What is Microsegmentation?
The infrastructure of a traditional network is typically described as 'flat.' Once a user or device successfully logs in, they can access all data and applications, presenting a security risk. To mitigate this, most organizations use network segmentation, breaking the network into sub-networks or zones. Unauthorized access becomes limited to these zones, minimizing potential damage.
But what happens when the network hosts specialized, industry-specific software? Many small businesses rely on made-to-measure customer relationship management software that are intended specifically for their industries. This software will be used for storing critical client and customer data. For instance, roofing software handles sensitive information like client contracts and proprietary architectural plans. By integrating zero trust microsegmentation, companies can add an extra layer of security to such specialized applications. This granular approach ensures that even within these specific areas of a business, unauthorized access is further contained.
Microsegmentation enhances this by creating even smaller sub-networks based on individual roles. Only verified users and systems requiring access to sensitive data can move within these highly restricted zones. This adds an extra layer of security, minimizing the potential reach of an attack if a data breach occurs.
Implementing Zero Trust Microsegmentation in Hybrid Cloud Environments
From a security perspective, hybrid cloud environments present a number of challenges that require a complex solution. As data and applications are located both on on-site servers and cloud servers, it is difficult to have clear visibility of their configurations and implement security procedures in a standardized way.
The optimal way to solve this problem is to implement a security solution where zero trust methodology and microsegmentation work in unison. Zero trust and segmentation can work alongside each other to tackle three of the main security challenges large hybrid networks may face, which are:
Implementing sufficient authentication and access control to the workload level.
Controlled lateral movement across the network.
Securing workloads in a dynamic and ever-changing environment.
Authentication and Access Control
Zero trust offers a high level of access control, ensuring only verified users, applications, and devices are granted permission to access the network.
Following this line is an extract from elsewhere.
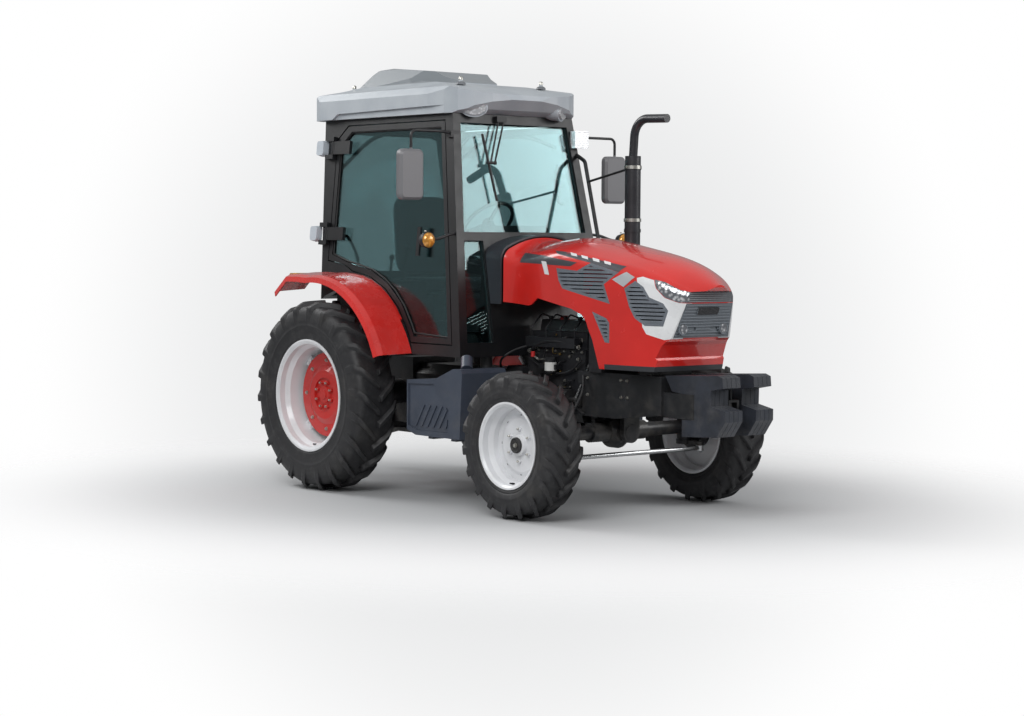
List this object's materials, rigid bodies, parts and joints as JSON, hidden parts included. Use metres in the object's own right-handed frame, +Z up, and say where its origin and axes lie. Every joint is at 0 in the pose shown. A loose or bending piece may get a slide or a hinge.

With the added layer of microsegmentation, this becomes even more granular, with authentication and access control implemented down to the workload level.
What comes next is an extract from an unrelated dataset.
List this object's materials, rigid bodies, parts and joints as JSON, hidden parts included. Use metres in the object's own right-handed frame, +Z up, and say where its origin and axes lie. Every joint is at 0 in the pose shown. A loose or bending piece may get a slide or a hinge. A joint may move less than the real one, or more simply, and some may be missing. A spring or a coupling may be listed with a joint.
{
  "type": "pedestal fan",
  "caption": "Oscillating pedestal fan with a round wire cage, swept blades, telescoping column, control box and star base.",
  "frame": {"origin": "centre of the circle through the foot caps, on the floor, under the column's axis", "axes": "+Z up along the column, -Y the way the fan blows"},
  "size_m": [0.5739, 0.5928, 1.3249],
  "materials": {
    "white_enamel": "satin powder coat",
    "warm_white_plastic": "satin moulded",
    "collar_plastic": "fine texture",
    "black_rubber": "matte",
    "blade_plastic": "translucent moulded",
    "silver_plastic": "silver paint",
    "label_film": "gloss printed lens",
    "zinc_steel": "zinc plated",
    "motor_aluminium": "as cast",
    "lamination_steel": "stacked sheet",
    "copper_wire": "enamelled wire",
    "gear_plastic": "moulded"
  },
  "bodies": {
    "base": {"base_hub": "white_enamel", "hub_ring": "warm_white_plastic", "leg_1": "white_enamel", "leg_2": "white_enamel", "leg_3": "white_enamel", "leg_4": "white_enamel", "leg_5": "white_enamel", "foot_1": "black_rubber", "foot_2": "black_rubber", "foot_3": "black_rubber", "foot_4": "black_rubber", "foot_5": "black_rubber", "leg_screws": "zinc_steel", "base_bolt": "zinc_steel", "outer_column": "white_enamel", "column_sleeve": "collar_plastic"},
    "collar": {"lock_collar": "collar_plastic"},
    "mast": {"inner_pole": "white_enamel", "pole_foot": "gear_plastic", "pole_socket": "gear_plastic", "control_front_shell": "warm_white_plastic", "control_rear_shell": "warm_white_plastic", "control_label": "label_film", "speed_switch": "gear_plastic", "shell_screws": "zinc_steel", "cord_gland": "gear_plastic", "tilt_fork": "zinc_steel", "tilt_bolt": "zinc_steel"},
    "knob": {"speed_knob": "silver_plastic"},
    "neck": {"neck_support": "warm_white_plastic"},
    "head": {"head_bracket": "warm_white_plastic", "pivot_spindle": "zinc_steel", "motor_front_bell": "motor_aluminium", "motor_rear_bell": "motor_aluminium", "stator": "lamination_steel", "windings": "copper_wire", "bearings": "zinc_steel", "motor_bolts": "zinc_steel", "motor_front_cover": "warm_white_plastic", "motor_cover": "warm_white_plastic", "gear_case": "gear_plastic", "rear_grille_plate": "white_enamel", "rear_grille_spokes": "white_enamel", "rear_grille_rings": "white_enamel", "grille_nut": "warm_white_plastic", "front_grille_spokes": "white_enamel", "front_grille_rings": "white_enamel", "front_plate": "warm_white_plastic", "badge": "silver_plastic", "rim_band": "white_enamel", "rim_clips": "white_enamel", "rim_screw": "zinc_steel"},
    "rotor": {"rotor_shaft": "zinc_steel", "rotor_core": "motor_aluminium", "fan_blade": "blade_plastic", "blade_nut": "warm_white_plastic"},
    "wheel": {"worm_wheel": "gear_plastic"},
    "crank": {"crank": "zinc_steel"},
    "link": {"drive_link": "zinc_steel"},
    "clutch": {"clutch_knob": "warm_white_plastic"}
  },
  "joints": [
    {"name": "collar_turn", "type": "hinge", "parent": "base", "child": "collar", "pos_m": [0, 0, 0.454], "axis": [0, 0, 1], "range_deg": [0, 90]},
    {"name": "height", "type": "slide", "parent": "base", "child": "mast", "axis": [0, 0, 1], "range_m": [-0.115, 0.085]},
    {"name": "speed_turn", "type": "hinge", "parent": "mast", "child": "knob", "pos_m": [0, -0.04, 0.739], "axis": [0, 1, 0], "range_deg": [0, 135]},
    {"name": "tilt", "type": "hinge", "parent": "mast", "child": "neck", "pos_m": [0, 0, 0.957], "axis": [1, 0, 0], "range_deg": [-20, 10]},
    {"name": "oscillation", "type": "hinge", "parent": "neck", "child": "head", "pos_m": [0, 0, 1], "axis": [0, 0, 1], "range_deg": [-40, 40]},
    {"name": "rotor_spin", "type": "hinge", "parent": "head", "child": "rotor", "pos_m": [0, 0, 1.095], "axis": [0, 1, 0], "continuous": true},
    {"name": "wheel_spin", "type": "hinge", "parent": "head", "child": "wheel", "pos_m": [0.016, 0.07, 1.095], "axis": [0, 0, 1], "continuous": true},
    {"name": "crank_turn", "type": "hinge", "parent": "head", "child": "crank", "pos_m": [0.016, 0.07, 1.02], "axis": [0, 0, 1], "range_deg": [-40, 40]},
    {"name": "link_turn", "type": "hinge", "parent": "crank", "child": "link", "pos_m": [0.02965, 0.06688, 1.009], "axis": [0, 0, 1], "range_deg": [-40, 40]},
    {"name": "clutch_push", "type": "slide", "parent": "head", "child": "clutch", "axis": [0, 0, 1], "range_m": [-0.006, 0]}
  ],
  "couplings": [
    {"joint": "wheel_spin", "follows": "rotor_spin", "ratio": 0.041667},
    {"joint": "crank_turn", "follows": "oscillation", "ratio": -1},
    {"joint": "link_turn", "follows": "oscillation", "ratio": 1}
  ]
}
Controlling Lateral Movement on a Network
In a zero trust framework, earlier models placed all the focus on access control and authenticating users and devices. However, the zero trust concept has evolved in recent years thanks to microsegmentation, increasing its capability to prevent lateral attacks.
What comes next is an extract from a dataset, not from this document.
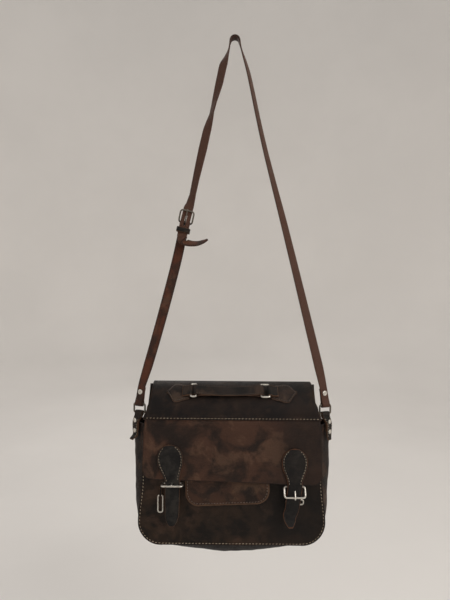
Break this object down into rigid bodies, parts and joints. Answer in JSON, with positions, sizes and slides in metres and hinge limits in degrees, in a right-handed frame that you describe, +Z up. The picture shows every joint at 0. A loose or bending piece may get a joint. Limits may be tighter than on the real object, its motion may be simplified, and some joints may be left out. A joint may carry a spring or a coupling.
{
  "type": "satchel bag",
  "caption": "Leather satchel hanging by its buckled shoulder strap, with a front flap, two pointed billets with small buckles, a patch pocket and a top handle.",
  "frame": {"origin": "the point under the top of the shoulder strap where it rests on its hook", "axes": "+Z up along the hanging bag, +X to the right seen from the front, +Y towards the wall; the front of the bag faces -Y"},
  "size_m": [0.3695, 0.0893, 0.966],
  "materials": {
    "dark_leather": "very dark brown pull-up leather, rubbed and mottled",
    "pocket_leather": "brown leather with lighter worn edges",
    "strap_leather": "reddish brown strap leather with dark edges",
    "black_leather": "black-brown leather",
    "bare_metal": "worn nickel-coloured wire",
    "dark_metal": "dark antique metal"
  },
  "bodies": {
    "strap": {"long_strap": "strap_leather", "short_strap": "strap_leather", "adjuster_frame": "dark_metal", "left_strap_rivet": "bare_metal", "right_strap_rivet": "bare_metal"},
    "adjuster_prong": {"adjuster_prong": "dark_metal"},
    "strap_keeper": {"strap_keeper": "dark_leather"},
    "side_rings": {"left_side_ring": "dark_metal", "right_side_ring": "dark_metal"},
    "bag": {"front_panel": "dark_leather", "back_panel": "dark_leather", "gusset": "dark_leather", "left_side_tab": "dark_leather", "right_side_tab": "dark_leather", "left_tab_rivet_upper": "bare_metal", "left_tab_rivet_lower": "bare_metal", "right_tab_rivet_upper": "bare_metal", "right_tab_rivet_lower": "bare_metal", "pocket_panel": "pocket_leather", "pocket_gusset": "pocket_leather", "left_chape": "dark_leather", "right_chape": "dark_leather", "left_keeper_tab": "dark_leather", "right_keeper_tab": "dark_leather"},
    "flap": {"flap": "dark_leather", "left_billet": "black_leather", "right_billet": "black_leather"},
    "yoke": {"yoke": "dark_leather", "left_handle_patch": "dark_leather", "right_handle_patch": "dark_leather", "left_handle_loop": "dark_leather", "right_handle_loop": "dark_leather"},
    "handle": {"handle_strap": "black_leather"},
    "left_handle_ring": {"left_handle_ring": "bare_metal"},
    "right_handle_ring": {"right_handle_ring": "bare_metal"},
    "left_buckle": {"left_buckle_frame": "bare_metal"},
    "left_prong": {"left_buckle_prong": "bare_metal"},
    "right_buckle": {"right_buckle_frame": "bare_metal"},
    "right_prong": {"right_buckle_prong": "bare_metal"},
    "left_keeper": {"left_keeper_ring": "bare_metal"},
    "right_keeper": {"right_keeper_ring": "bare_metal"}
  },
  "joints": [
    {"name": "adjuster_prong_turn", "type": "hinge", "parent": "strap", "child": "adjuster_prong", "pos_m": [-0.09059, -0.015, -0.35521], "axis": [0.9744, 0, -0.225], "range_deg": [0, 80]},
    {"name": "keeper_slide", "type": "slide", "parent": "strap", "child": "strap_keeper", "axis": [0.225, 0, 0.9744], "range_m": [-0.002, 0.002]},
    {"name": "ring_swing", "type": "hinge", "parent": "strap", "child": "side_rings", "pos_m": [0, -0.03, -0.68845], "axis": [1, 0, 0], "range_deg": [-8, 8]},
    {"name": "bag_tilt", "type": "hinge", "parent": "side_rings", "child": "bag", "pos_m": [0, -0.03, -0.70495], "axis": [1, 0, 0], "range_deg": [-8, 8]},
    {"name": "yoke_lift", "type": "hinge", "parent": "bag", "child": "yoke", "pos_m": [0, 0.008, -0.65425], "axis": [-1, 0, 0], "range_deg": [0, 45]},
    {"name": "flap_open", "type": "hinge", "parent": "yoke", "child": "flap", "pos_m": [0, -0.05, -0.71315], "axis": [-1, 0, 0], "range_deg": [0, 110], "deforming": ["left_billet", "right_billet"]},
    {"name": "handle_lift", "type": "slide", "parent": "yoke", "child": "handle", "axis": [0, -0.6561, 0.7547], "range_m": [0, 0.004]},
    {"name": "left_handle_ring_turn", "type": "hinge", "parent": "yoke", "child": "left_handle_ring", "pos_m": [-0.0755, -0.03488, -0.6627], "axis": [0, -0.7547, -0.6561], "range_deg": [0, 24.92]},
    {"name": "right_handle_ring_turn", "type": "hinge", "parent": "yoke", "child": "right_handle_ring", "pos_m": [0.067, -0.03488, -0.6627], "axis": [0, 0.7547, 0.6561], "range_deg": [0, 15.48]},
    {"name": "left_buckle_turn", "type": "hinge", "parent": "bag", "child": "left_buckle", "pos_m": [-0.105, -0.0558, -0.8235], "axis": [-1, 0, 0], "range_deg": [-65, 18]},
    {"name": "left_prong_turn", "type": "hinge", "parent": "left_buckle", "child": "left_prong", "pos_m": [-0.105, -0.0558, -0.8235], "axis": [-1, 0, 0], "range_deg": [0, 18]},
    {"name": "right_buckle_turn", "type": "hinge", "parent": "bag", "child": "right_buckle", "pos_m": [0.111, -0.0558, -0.828], "axis": [-1, 0, 0], "range_deg": [0, 65]},
    {"name": "right_prong_turn", "type": "hinge", "parent": "right_buckle", "child": "right_prong", "pos_m": [0.111, -0.0558, -0.828], "axis": [-1, 0, 0], "range_deg": [0, 50]},
    {"name": "left_keeper_turn", "type": "hinge", "parent": "bag", "child": "left_keeper", "pos_m": [-0.128, -0.0484, -0.8482], "axis": [-1, 0, 0], "range_deg": [0, 80]},
    {"name": "right_keeper_turn", "type": "hinge", "parent": "bag", "child": "right_keeper", "pos_m": [0.113, -0.0484, -0.8547], "axis": [-1, 0, 0], "range_deg": [0, 45]}
  ],
  "couplings": [
    {"joint": "left_handle_ring_turn", "follows": "handle_lift", "rad_per_m": 108.65},
    {"joint": "right_handle_ring_turn", "follows": "handle_lift", "rad_per_m": 67.483}
  ]
}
Microsegmentation is effectively a containment mechanism, so if an attacker gains unauthorized access, they can infiltrate other areas of the network, acting as extremely effective damage control. The additional security layer of zero trust also ensures an attacker is hindered by the principle of least privilege (PoLP). PoLP is a key component of zero trust, only giving user accounts the minimum privileges they need to perform their function.
Hybrid cloud environments are becoming the standard for enterprises and larger businesses, while the virtualization of servers has also helped to lower operational costs. However, virtual, cloud-based infrastructure has made zero trust even more crucial.
Internal workloads are relatively easy to monitor but this changes completely when virtual and cloud environments are added to the equation. Implementing microsegmentation means that small zones can be created down to the workload level, with zero trust policies added to them directly. This means a workload can be protected regardless of where it is located, whether that is on-site, in a hybrid cloud environment, a multi-cloud environment, or even on untrusted networks.
As organizations implement zero trust microsegmentation to fortify their network's overall security, attention must also be given to the specific types of data being transmitted. For instance, companies often need to send highly sensitive information in document form, like contracts or financial reports.
The reason is simple: while zero trust microsegmentation ensures the secure transit of data between workloads, encrypted PDF solutions provide a safeguard for the content within those transmissions. They offer functionalities such as e-signatures, time-stamping, and tracking, essentially acting as another layer in a comprehensive, multi-tiered security architecture. Therefore, organizations must seek bespoke solutions for each part of their processes, lest they want to put their trust in large-scale providers that prioritize only user-friendliness and don’t care about security.
Zero Trust Microsegmentation: Use Case
A perfect example of zero trust microsegmentation in action is critical application ring-fencing, protecting the applications that an organization is most reliant on. Most organizations have a number of applications that are absolutely critical to the operational success of their business.
These applications may include key databases that contain sensitive information and CRM web applications. Many SMEs use cloud-based CRM tools to ensure secure communication and transactions for their customers and clients, making them a prime target for cybercriminals.
Some of these applications are tailored for specific business needs, with hyper-specific CRMs becoming absolutely essential to day-to-day operations of any organization. They are thus a perfect target for threat actors, resulting in significant downtime for a business as security teams try to limit the extent of the data breach and bring services back online.
With zero trust microsegmentation, a focused security approach can be applied to critical applications running on a hybrid cloud environment. This works by creating a visual map of how they work so they can be ring-fenced with both microsegmentation and zero trust policies
The key benefits of this include:
Visualizing critical applications in detail to understand how they work and communicate across different environments.
Establishing granular ring-fencing policies for increased control.
Quick attack and data breach identification with immediate response protocols to mitigate any impact.
By merging zero trust and microsegmentation, organizations enhance security across hybrid cloud environments. This combo offers granular access control and limits lateral movement, providing robust defense for digital assets, even in specialized software solutions. It's a comprehensive yet flexible approach to meet today's evolving cyber challenges.